Called once per your Postgres cluster.

* **get_stats_client_connections**:
This metrics shows the amount of connections open to the database
at the moment. The actual metrics gathering connections should be visible
here as well. Notice that having more than a hundred connections open is
usually a bad thing. Consider using a connection pooler, like pgbouncer.

* **get_stats_lock_statistics**:
This metric shows locks being waited upon by queries, and the amount of
locks granted. In general having any query waiting for locks for any
extended period of time is a sign of problems, like heavy lock contention.

* **get_stats_heap_hit_statistics**:
This metric shows the amount of reads hitting the memory buffers on your
cluster, and also the amount of reads hitting the disk (or disk caches on
the operating system). Also the heap hit ratio is calculated based on
these values.

Notice that the read amounts are not actual read queries, but the amount
of blocks read. You will get good idea of amount of reads hitting your
database, when comparing these values with the transaction rate.

* **get_stats_replication_delays**:
This metric shows the amount of bytes the replication delay is behind master
per each slave. If the slave and the master are in synchronous state,
the replication delay is zero.

* **get_stats_wal_file_amount**:
This graph shows the amount of files in your database clusters WAL log
directory (pg_wal or pg_xlog). If the WAL file amount starts to suddenly
increase, you probably have issues with your WAL archiving process, which
might lead to the disk filling up, and you database cluster crashing.
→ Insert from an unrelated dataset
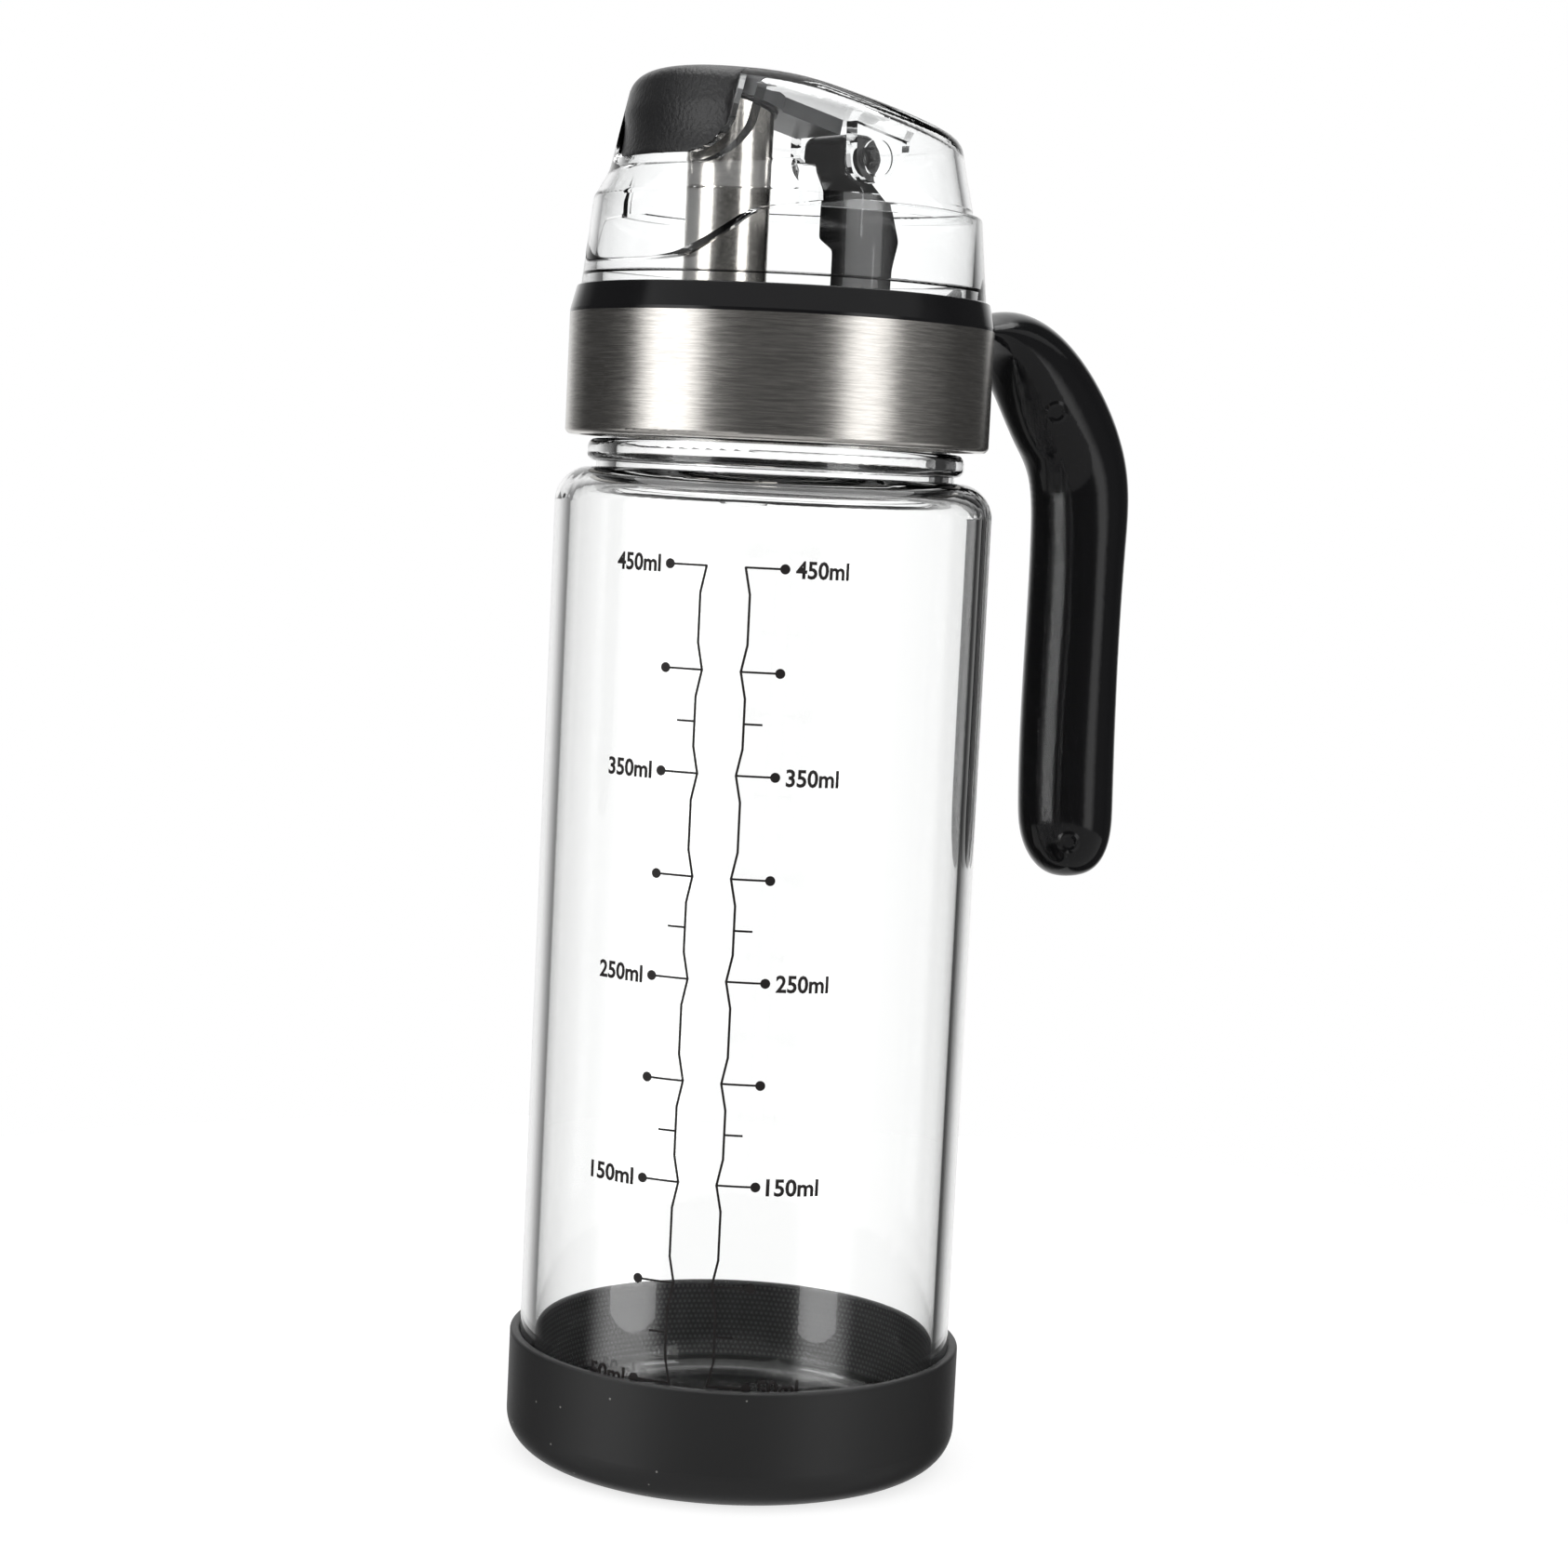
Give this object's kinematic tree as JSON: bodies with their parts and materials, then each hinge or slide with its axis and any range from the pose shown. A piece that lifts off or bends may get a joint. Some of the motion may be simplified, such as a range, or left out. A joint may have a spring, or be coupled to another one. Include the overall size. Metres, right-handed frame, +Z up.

* **get_xid_remaining_ratio, get_multixact_remaining_ratio, get_multixact_members_remaining_ratio**:
These metric shows the corresponding remaining % of transaction ids ("xid"), multixact ids ("mxid"),
and multixact members that are available for postgres to use before exhaustion.
Useful for ensuring that the vacuuming is working as intended for your postgres instance.

* **get_multixact_members_per_mxid**:
This metric emits the number of multixact members there are per multixact ID. A larger number means
that it'll be quicker for the multixact members exhaustion to happen (as can
be seen in **get_multixact_members_usage_ratio**).

## Short Overview of Python Modules

* **common.py**: Contains code common for the whole package, like logging and
configuration parsing.
* **default_metrics.py**: Is responsible for turning statistics values into
the default metrics JSON format.
* **localhost_postgres_stats.py**: Functions for statistics extraction from
local Postgres data directory. These calls are automatically global from
a database cluster perspective.
* **metrics_gatherer.py**: Functions for calling the statistics extraction
functions and converting the results into correct metrics format. Called
from the metrics_logic.py.
* **metrics_logic.py**: Contains the CLI tool, initialization, and
the scheduling logic.
* **postgres_queries.py**: Functions for statistics extraction from
the Postgres database.
* **prepare_db.py**: Code for preparing your databases for the metrics
gathering process.

## How to Add More Metrics

If you want to add more metrics into postgresql-metrics tool, you can do it
by making the following changes to the source:

1. If you gather the metric using a Postgres SQL query, add the code into
*postgres_queries.py*, and if you gather the metric by accessing the local
Postgres data directory, add the code into *localhost_postgres_stats.py*.

2. Write a function for formatting your gathered metric values into wanted
format, as is done in **default_metrics.py**. You can either expand
the default metrics, or write your own format into another module.

3. Write a function into **metrics_gatherer.py**, which will call the metric
extraction functionality you wrote on the first step, and then the metric
value formatting function you wrote on the previous step.

4. Add the name of your metrics gatherer function, written in the previous
step, into *postgresql-metrics* configuration file, with wanted time
interval to call the metric gathering function. Notice that you need to
add the function into the correct list of functions depending on whether
you gather a metric that covers your whole database cluster, or a metric
that targets a single database in your cluster. Data directory based
metrics must be a 'global' metric.

5. Update this README with explanation on what your new metric is about.